Bei Geschäftsbeziehungen zu Trusts ist der Trustee als Vertragspartner zu identifizieren. Der Trust selbst kann nicht Vertragspartner sein. Der Trustee ist entweder nach den Vorgaben für natürliche oder juristische Personen bzw. Personengesellschaften zu identifizieren.


zu Abs. 3


Die Regelung von Abs. 3 stellt einerseits die Kodifizierung der bisherigen Praxis im Lebensversi-cherungsbereich dar, wonach die Identifizierung spätestens mit Zustellung der Police abgeschlossen werden muss.

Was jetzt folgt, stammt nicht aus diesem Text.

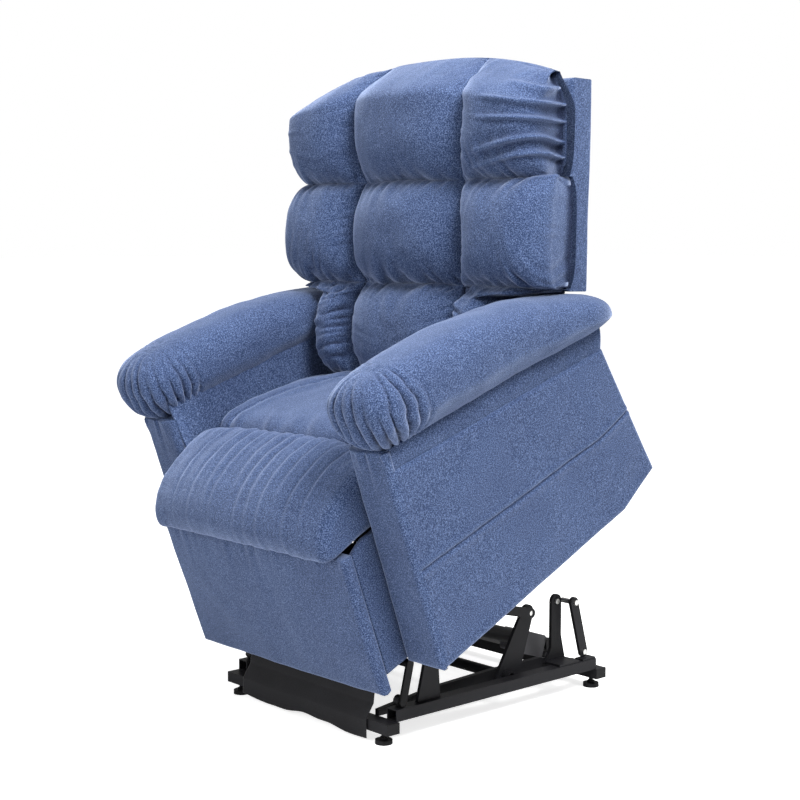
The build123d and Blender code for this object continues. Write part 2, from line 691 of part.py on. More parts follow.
CROSS_BAR = (30, 50)
with BuildPart() as legrest_slides:
    for x in mirrored(SLIDE_X, 10):
        block(chair_side(x), (LEGREST_HINGE[0], 214), (300, 232), 10)
        rod(chair_side(x), LEGREST_HINGE, 10, 10)
        rod(chair_side(x), LEGREST_HINGE, PIN_RADIUS + PIN_FIT, 10, Mode.SUBTRACT)
    block(chair_side(-SLIDE_X), (CROSS_BAR[0], 214), (CROSS_BAR[1], 232), 2 * SLIDE_X)
finish(legrest_slides, "legrest_slides")

LEGREST_MOTOR_PLANE = Plane(
    origin=chair_side(0).from_local_coords((360, 223, 0)),
    z_dir=-chair_side(0).x_dir,
)
with BuildPart() as legrest_motor:
    rounded_block(chair_side(-30), (360, 200), (452, 250), 8, 60)
    with BuildSketch(LEGREST_MOTOR_PLANE):
        Circle(14)
        Circle(ROD_RADIUS - 2 + PIN_FIT, mode=Mode.SUBTRACT)
    extrude(amount=200)
finish(legrest_motor, "legrest_motor")

with BuildPart() as legrest_rod:
    with BuildSketch(LEGREST_MOTOR_PLANE.offset(40)):
        Circle(ROD_RADIUS - 2)
    extrude(amount=360 - CROSS_BAR[1] - 40)
finish(legrest_rod, "legrest_rod")

LUG_X = 203
with BuildPart() as legrest_hinges:
    rod(chair_side(-LUG_X - 6), LEGREST_HINGE, PIN_RADIUS, 2 * LUG_X + 12)
    for x in mirrored(LUG_X, 6):
        plate(
            chair_side(x),
            [(-42, 150), (-30, 150), (-34, 222), (-50, 222), (-49, 207), (-38, 206)],
            6,
        )
        rod(chair_side(x), LEGREST_HINGE, 10, 6)
finish(legrest_hinges, "legrest_hinges")

LEGREST_OUTLINE = [(-94, -26), (-80, -25.7), (-50, 274), (-64, 279)]
BOARD_OUTLINE = [(-79.5, -22), (-66, -22), (-43, 204), (-56.5, 204)]
with BuildPart() as legrest_board:
    plate(chair_side(-LEGREST_HALF + 12), BOARD_OUTLINE, 2 * LEGREST_HALF - 24)
finish(legrest_board, "legrest_board")

with BuildPart() as legrest_pad:
    plate(chair_side(-LEGREST_HALF), LEGREST_OUTLINE, 2 * LEGREST_HALF)
finish(legrest_pad, "legrest_pad")

# ---- Handset, in its pocket on the right arm ----
POCKET_OUTER = -434
POCKET_LOW = (150, 268)
POCKET_HIGH = (214, 350)
POCKET_WALL = 3
with BuildPart() as handset_pocket:
    block(chair_side(POCKET_OUTER), POCKET_LOW, POCKET_HIGH, -SIDE_OUTER - POCKET_OUTER)
    block(
        chair_side(POCKET_OUTER + POCKET_WALL),
        (POCKET_LOW[0] + POCKET_WALL, POCKET_LOW[1] + POCKET_WALL),
        (POCKET_HIGH[0] - POCKET_WALL, POCKET_HIGH[1]),
        -SIDE_OUTER - POCKET_OUTER - POCKET_WALL,
        Mode.SUBTRACT,
    )
finish(handset_pocket, "handset_pocket")

HANDSET_OUTER = -429
HANDSET_DEPTH = 17
KEY_CENTRES = {"up": (182, 384), "down": (182, 364)}
KEY_SIZE = (30, 15)
KEY_GAP = 0.4
KEY_RECESS = 4.4
with BuildPart() as handset_shell:
    rounded_block(chair_side(HANDSET_OUTER), (158, 272), (206, 400), 8, HANDSET_DEPTH)
    for centre in KEY_CENTRES.values():
        block(
            chair_side(HANDSET_OUTER),
            (centre[0] - KEY_SIZE[0] / 2 - KEY_GAP, centre[1] - KEY_SIZE[1] / 2 - KEY_GAP),
            (centre[0] + KEY_SIZE[0] / 2 + KEY_GAP, centre[1] + KEY_SIZE[1] / 2 + KEY_GAP),
            KEY_RECESS,
            Mode.SUBTRACT,
        )
finish(handset_shell, "handset_shell")

for key_name, centre in KEY_CENTRES.items():
    with BuildPart() as key:
        rounded_block(
            chair_side(HANDSET_OUTER - 2),
            (centre[0] - KEY_SIZE[0] / 2, centre[1] - KEY_SIZE[1] / 2),
            (centre[0] + KEY_SIZE[0] / 2, centre[1] + KEY_SIZE[1] / 2),
            3,
            5,
        )
    finish(key, "handset_key_" + key_name)
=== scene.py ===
import json
import math

import bpy
import numpy as np
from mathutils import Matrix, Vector


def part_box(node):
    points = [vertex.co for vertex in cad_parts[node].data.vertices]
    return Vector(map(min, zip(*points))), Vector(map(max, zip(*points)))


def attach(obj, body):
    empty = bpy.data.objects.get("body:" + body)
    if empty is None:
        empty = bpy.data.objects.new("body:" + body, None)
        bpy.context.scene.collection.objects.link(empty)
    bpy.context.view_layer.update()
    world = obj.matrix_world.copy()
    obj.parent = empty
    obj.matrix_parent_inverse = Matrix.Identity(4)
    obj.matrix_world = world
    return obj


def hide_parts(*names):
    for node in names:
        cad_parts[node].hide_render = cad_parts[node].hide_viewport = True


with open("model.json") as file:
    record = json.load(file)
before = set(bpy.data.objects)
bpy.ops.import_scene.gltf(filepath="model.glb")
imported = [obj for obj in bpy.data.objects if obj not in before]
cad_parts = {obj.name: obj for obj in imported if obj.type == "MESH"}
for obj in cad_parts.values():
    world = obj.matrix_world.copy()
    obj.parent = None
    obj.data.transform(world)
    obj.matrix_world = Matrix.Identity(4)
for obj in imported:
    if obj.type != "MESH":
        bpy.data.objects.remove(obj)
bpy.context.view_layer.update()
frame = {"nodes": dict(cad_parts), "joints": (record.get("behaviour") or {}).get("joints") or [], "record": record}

# ---- Places, from the frame ----
JOINTS = {joint["name"]: joint for joint in frame["joints"]}
TILT = math.radians(25.7)        # the raised chair leans this far forward
BACK_LEAN = math.radians(-1.1)   # the raised back's lean from upright
HINGE = np.array([0.590, 0.185])  # recline hinge in the chair's own side view
HINGE_WORLD = np.array(JOINTS["recline"]["pos_m"])[1:]


def turn(angle):
    """A rotation of (y, z) pairs."""
    return np.array([[math.cos(angle), -math.sin(angle)], [math.sin(angle), math.cos(angle)]])


CHAIR_WORLD = HINGE_WORLD - turn(TILT) @ HINGE
FLOOR_FEET_Y = (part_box("base_front_tube")[0][1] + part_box("base_rear_tube")[1][1]) / 2


def chair_place(points):
    """Points (x, y, z) of the seated chair's own view, in the row frame."""
    points = np.asarray(points, float)
    side = points[..., 1:] @ turn(TILT).T + CHAIR_WORLD
    return np.concatenate([points[..., :1], side], axis=-1)


def back_place(points):
    """Points (x, rearward, up) of the back's own view, from the recline hinge, in the row frame."""
    points = np.asarray(points, float)
    side = points[..., 1:] @ turn(BACK_LEAN).T + HINGE_WORLD
    return np.concatenate([points[..., :1], side], axis=-1)


# ---- Smooth noise, the same each run ----
def lattice(cells, seed):
    """A fixed value from -1 to 1 for each whole-number cell."""
    mixed = (cells[..., 0] * 73856093) ^ (cells[..., 1] * 19349663)
    mixed = mixed ^ (cells[..., 2] * 83492791) ^ (seed * 2654435761)
    mixed = (mixed ^ (mixed >> 13)) * 1274126177
    return ((mixed ^ (mixed >> 16)) & 0xFFFFFF) / 8388607.5 - 1.0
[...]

Im Hypothekarbereich ist analog zum Bankbereich (VSB) im Hinblick auf die möglichen GwG-Risiken nicht der Vertragsabschluss für die Identifizierung massgebend, sondern der Zeitpunkt, in welchem ein Geldfluss erfolgen kann. Die Identifizierungsdokumente müssen somit beim Versiche-rungsunternehmen spätestens vor Auszahlung des Darlehens und nicht bereits bei der Ausstellung der Vertragsofferte vorliegen. Dies ermöglicht es, die Identifizierung erst nach Ausstellung einer verbindlichen Vertragsofferte vorzunehmen.

Im Bereich kollektive Kapitalanlagen muss die Identifizierung vor dem Austausch von Leistungen (Annahme von Geldern – Einbuchung der kollektiven Kapitalanlagen in das Kundendepot) abgeschlossen sein.